I Verdi e Sinistra Democratica, che pure avevano votato il pacchetto Welfare ed ufficialmente non aderito alla manifestazione del 20 ottobre, sono stati costretti a far finta di niente (e a perdere pezzi) dallo spettro di rimanere senza parlamentari. Le stesse ragioni di sopravvivenza di 15-20 deputati ed un pugno di senatori ha fatto sì che i Verdi e Sinistra Democratica non giocassero alcun ruolo politico nell’ultimo tentativo di allargare la Sinistra Arcobaleno alla Costituente Socialista: se non li vuole Veltroni, i socialisti nemmeno Bertinotti li può accettare... Altrimenti poi come ci si può scambiare i favori? Esempio. In Sicilia l’alternativa tra Rita Borsellino e Anna Finocchiaro rischiava di creare un intoppo a Walter. Lo zio Fausto burbero, ma in fondo buono, risolve il problema chiamando la Borsellino accanto a sé nel "ticket nazionale". E liberandosi, così, senza colpo ferire, del peso di Grazia Francescato.

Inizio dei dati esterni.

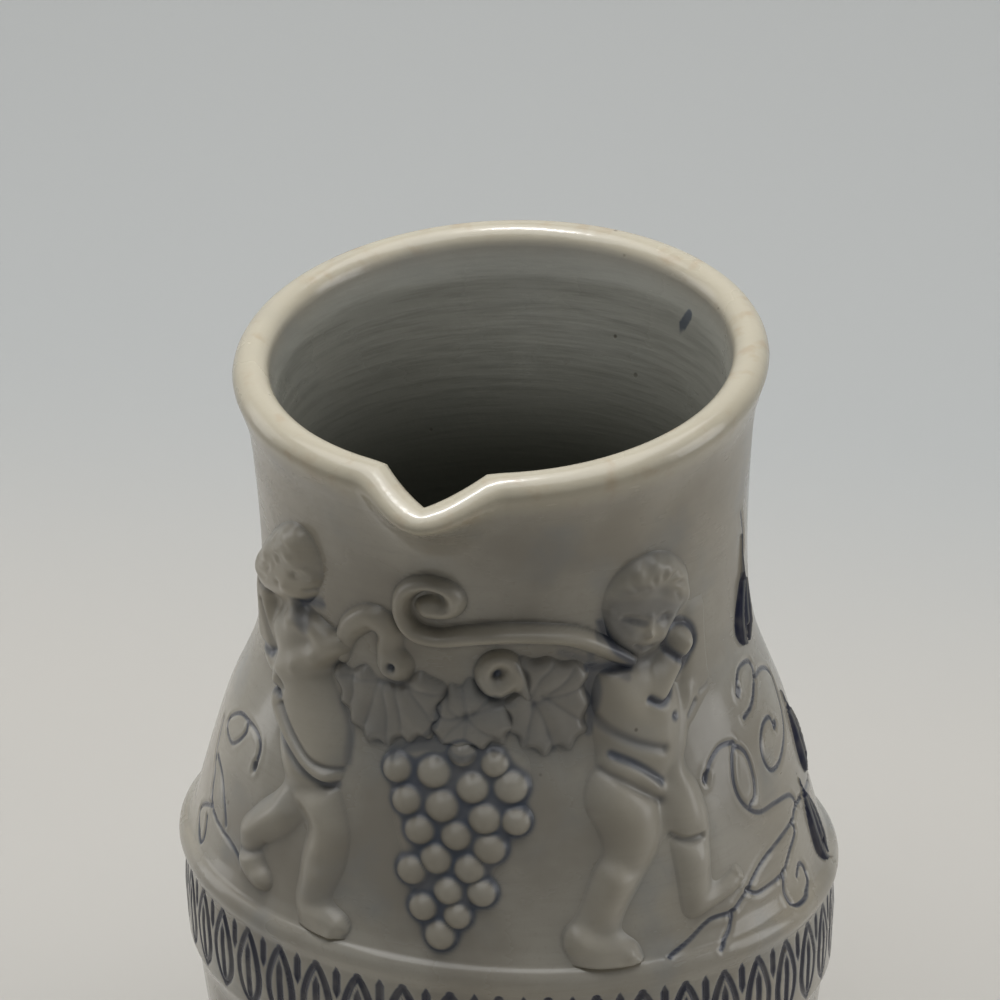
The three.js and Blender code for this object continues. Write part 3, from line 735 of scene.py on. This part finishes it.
def side_leaf(chart, place, width, length, turn, blade_share):
    """A leaf that hangs from a stem and is cleft at its broad end, with pale veins that run along it."""
    sprig = Sprig(chart)
    degrees, height = chart.places[..., 0], chart.places[..., 1]
    x = np.radians(degrees - place[0]) * wall_radius(height)
    across, up = turned(x, height - place[1], turn)
    share = np.clip(up / length + 0.5, 0, 1)
    blade = np.clip(share / blade_share, 0, 1)
    half = 0.5 * width * np.sin(math.pi * blade**0.6) ** 0.9 + STEM_HALF_WIDTH
    aside = np.abs(across) / half
    cleft = smoothstep(0.42, 0.12, blade) * smoothstep(0.34, 0, aside)
    edge = aside + np.maximum(np.abs(up) - length / 2, 0) + 1.3 * cleft
    rise = LEAF_RISE * (0.3 + 0.7 * smoothstep(1, 0.55, share) * smoothstep(0, 0.2, share))
    sprig.join(dome(edge, rise, 3), 0.1, ...)
    vein = np.minimum(np.abs(across), np.abs(np.abs(across) - 0.5 * half))
    pale = bell(vein, VEIN_WIDTH) * (blade < 0.9)
    sprig.height += 0.2 * pale - 0.3 * bell(edge - 0.92, 0.1)
    sprig.cobalt = (1 - 0.75 * pale) * smoothstep(1.04, 0.93, edge)
    return sprig


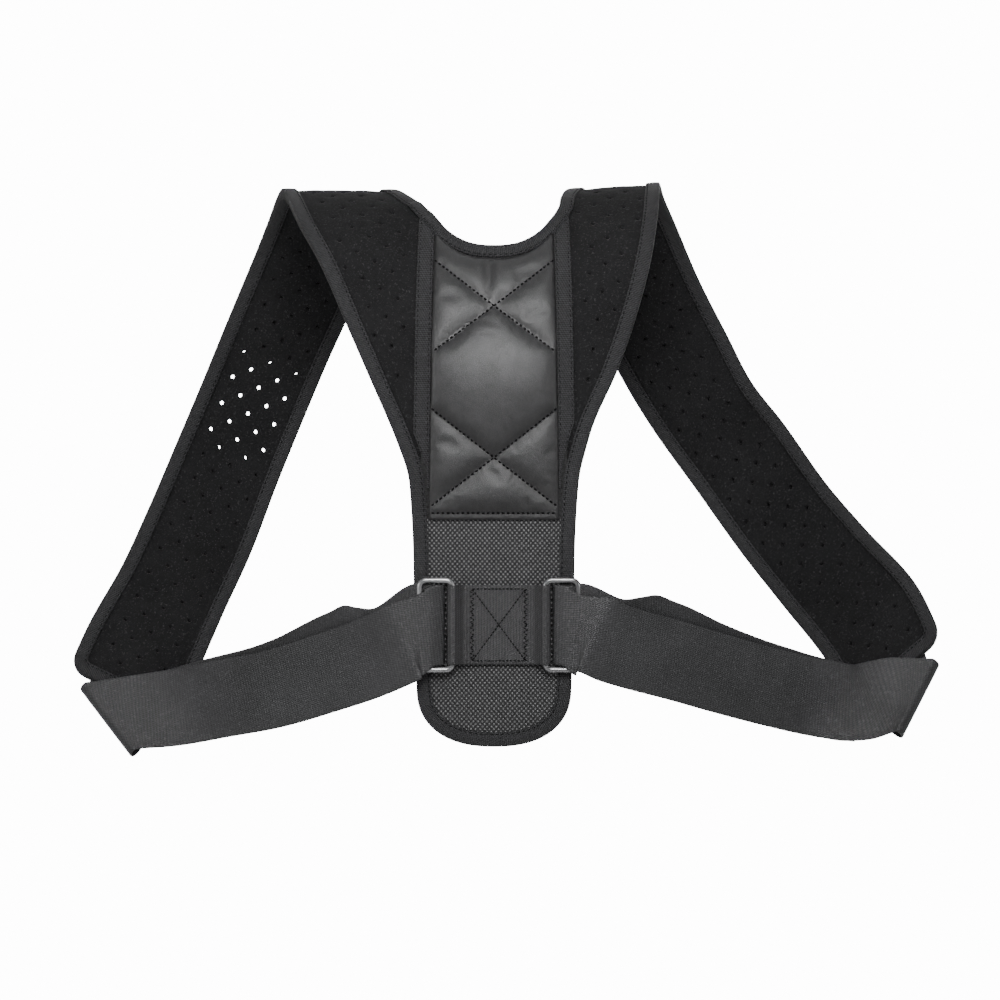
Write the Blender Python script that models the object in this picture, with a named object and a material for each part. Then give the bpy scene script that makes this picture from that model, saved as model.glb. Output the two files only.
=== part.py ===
"""Posture corrector: a padded spine panel, two perforated shoulder pads, and webbing run through two rings.

Metres, +Z up. X runs across the back, +Y points to the wearer's front, and the origin lies between the two
shoulder ridges, at the height of their top edge. The brace keeps the form it has when worn.
"""

import math

import bmesh
import bpy
import numpy as np
from mathutils import Vector
from mathutils.geometry import delaunay_2d_cdt

# Overall form
REACH = 0.290          # sideways, from the centre line to the outermost pad corner
BACK_DEPTH = 0.080     # from the shoulder ridge back to the spine panel
FRONT_DEPTH = 0.090    # from the shoulder ridge forward to the chest
DROP = 0.352           # from the shoulder ridge down to the panel's bottom edge
SHOULDER_ARCH = 0.130  # height over which the back surface curves forward to the ridge

# Cloth thicknesses and clearances
PAD_HALF = 0.0020      # half the neoprene thickness
TAPE_THICK = 0.0009
WEB_THICK = 0.0014
GAP = 0.0003
BINDING_GAP = 0.0005   # between the cloth and the tape folded round its edge
BINDING_WIDTH = 0.0096
BINDING_TURN = 0.0013  # how far the binding's fold stands outside the cloth edge

# Spine panel
ROOT_Z = -0.1765       # where the wings end and the panel takes the full width
SEAM_HALF_TOP = 0.0412
SEAM_HALF_ROOT = 0.0452
ROOT_HALF = 0.0540
WAIST_HALF = 0.0502
WAIST_RUN = 0.0720     # height over which the panel narrows from root to waist
HEM_HALF = 0.0484
HEM_Z = -0.3150        # where the bottom corners begin to round
HEM_ROUND = 2.35       # exponent of the bottom's rounded outline
NECK_Z = -0.0160       # height of the two neck corners
NECK_DIP = 0.0233
PANEL_HALF_EDGE = 0.0020
PANEL_HALF_MID = 0.0030
LEVEL_STEP = 0.0085    # height between the panel's rows of points
SEAM_TAPE_WIDTH = 0.0100

# Quilted facing
LEATHER_THICK = 0.0010
LEATHER_PUFF = 0.0026
LEATHER_BOTTOM = -0.2110
QUILT_TOP = (-0.0500, -0.1075)     # top and bottom of the upper stitched cross
QUILT_LOW = (-0.1416, -0.2030)

# Webbing and rings
WEB_WIDTH = 0.0500
RING_HEIGHT = 0.0588
RING_WIDTH = 0.0240
RING_BAR = 0.0036
RING_Z = -0.2758
RING_STAND = 0.0092    # from the back surface out to the middle of a ring's bar
RING_Y = -(BACK_DEPTH + RING_STAND)
RING_SPACING = 0.0388  # from the middle of the cross webbing to each ring's middle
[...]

Lo scambio di favori continua con le norme che hanno reso possibile il Giorno Unico Elettorale (lo chiamo così anche se election day farebbe risparmiare una parola, ma bisogna pur contrastar l’imperialismo della lingua inglese!): fa risparmiare un sacco di soldi, ma poi consente anche e soprattutto di non subire ritorsioni nelle amministrative. In altri paesi, ci si sarebbe stupiti, che forze risultate incapaci di governare il Paese si apprestino a riconfermare alleanze di centro-sinistra in Comuni e Provincie. Il Giorno Unico Elettorale taglia alcuni nodi che altrimenti si sarebbero posti per le liste in procinto di presentarsi con simboli o nomi diversi dalle quelli delle passate elezioni. Con un occhio di riguardo per le esigenze della Sinistra Arcobaleno, impedendo o, comunque, rendendo difficile la presentazione di liste concorrenti sulla sinistra. Ed ecco allora che bastano due deputati oppure due senatori per non dover raccogliere le firme di presentazione. Guarda caso "Sinistra Critica" ha un senatore, Turigliatto, ed un deputato, Cannavò. Il gioco è fatto. Con buona pace dell’uguaglianza tra i cittadini e di un'onorevole competizione tra i partiti. Cioè violando la nostra Costituzione, quella che abbiamo (vittoriosamente) difeso nel referendum del 2006.